**INSTRUCTIONS FOR THE TASK:** Restate every line of the material, word for word.

**GIVEN DATA:**
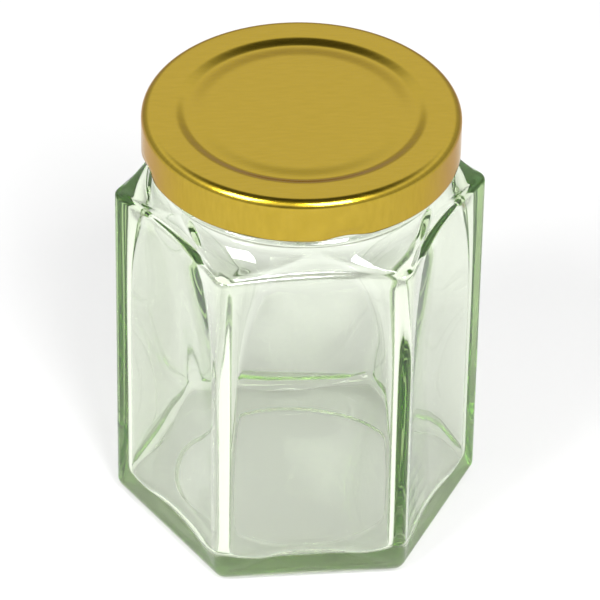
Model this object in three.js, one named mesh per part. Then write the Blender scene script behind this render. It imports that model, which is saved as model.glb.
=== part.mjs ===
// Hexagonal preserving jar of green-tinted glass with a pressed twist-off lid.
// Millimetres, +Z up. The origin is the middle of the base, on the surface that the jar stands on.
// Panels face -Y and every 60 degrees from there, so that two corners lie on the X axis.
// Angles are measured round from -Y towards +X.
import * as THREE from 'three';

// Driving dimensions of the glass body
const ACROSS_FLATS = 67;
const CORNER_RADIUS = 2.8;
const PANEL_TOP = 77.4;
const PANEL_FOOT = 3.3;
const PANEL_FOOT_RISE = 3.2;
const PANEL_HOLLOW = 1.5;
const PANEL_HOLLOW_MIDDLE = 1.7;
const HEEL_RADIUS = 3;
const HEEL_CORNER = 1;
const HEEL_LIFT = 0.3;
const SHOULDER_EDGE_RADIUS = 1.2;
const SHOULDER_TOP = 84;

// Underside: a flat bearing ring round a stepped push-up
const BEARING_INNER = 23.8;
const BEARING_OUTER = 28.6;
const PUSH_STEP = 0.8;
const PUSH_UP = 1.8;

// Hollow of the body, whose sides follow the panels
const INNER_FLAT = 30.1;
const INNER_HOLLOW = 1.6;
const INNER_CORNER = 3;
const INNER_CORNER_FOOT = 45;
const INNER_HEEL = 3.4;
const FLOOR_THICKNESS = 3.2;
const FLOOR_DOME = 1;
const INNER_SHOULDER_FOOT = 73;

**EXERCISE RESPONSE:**
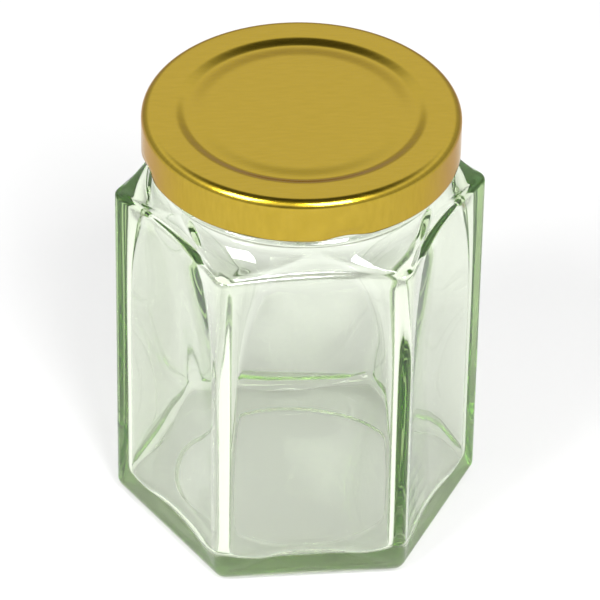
Model this object in three.js, one named mesh per part. Then write the Blender scene script behind this render. It imports that model, which is saved as model.glb.
=== part.mjs ===
// Hexagonal preserving jar of green-tinted glass with a pressed twist-off lid.
// Millimetres, +Z up. The origin is the middle of the base, on the surface that the jar stands on.
// Panels face -Y and every 60 degrees from there, so that two corners lie on the X axis.
// Angles are measured round from -Y towards +X.
import * as THREE from 'three';

// Driving dimensions of the glass body
const ACROSS_FLATS = 67;
const CORNER_RADIUS = 2.8;
const PANEL_TOP = 77.4;
const PANEL_FOOT = 3.3;
const PANEL_FOOT_RISE = 3.2;
const PANEL_HOLLOW = 1.5;
const PANEL_HOLLOW_MIDDLE = 1.7;
const HEEL_RADIUS = 3;
const HEEL_CORNER = 1;
const HEEL_LIFT = 0.3;
const SHOULDER_EDGE_RADIUS = 1.2;
const SHOULDER_TOP = 84;

// Underside: a flat bearing ring round a stepped push-up
const BEARING_INNER = 23.8;
const BEARING_OUTER = 28.6;
const PUSH_STEP = 0.8;
const PUSH_UP = 1.8;

// Hollow of the body, whose sides follow the panels
const INNER_FLAT = 30.1;
const INNER_HOLLOW = 1.6;
const INNER_CORNER = 3;
const INNER_CORNER_FOOT = 45;
const INNER_HEEL = 3.4;
const FLOOR_THICKNESS = 3.2;
const FLOOR_DOME = 1;
const INNER_SHOULDER_FOOT = 73;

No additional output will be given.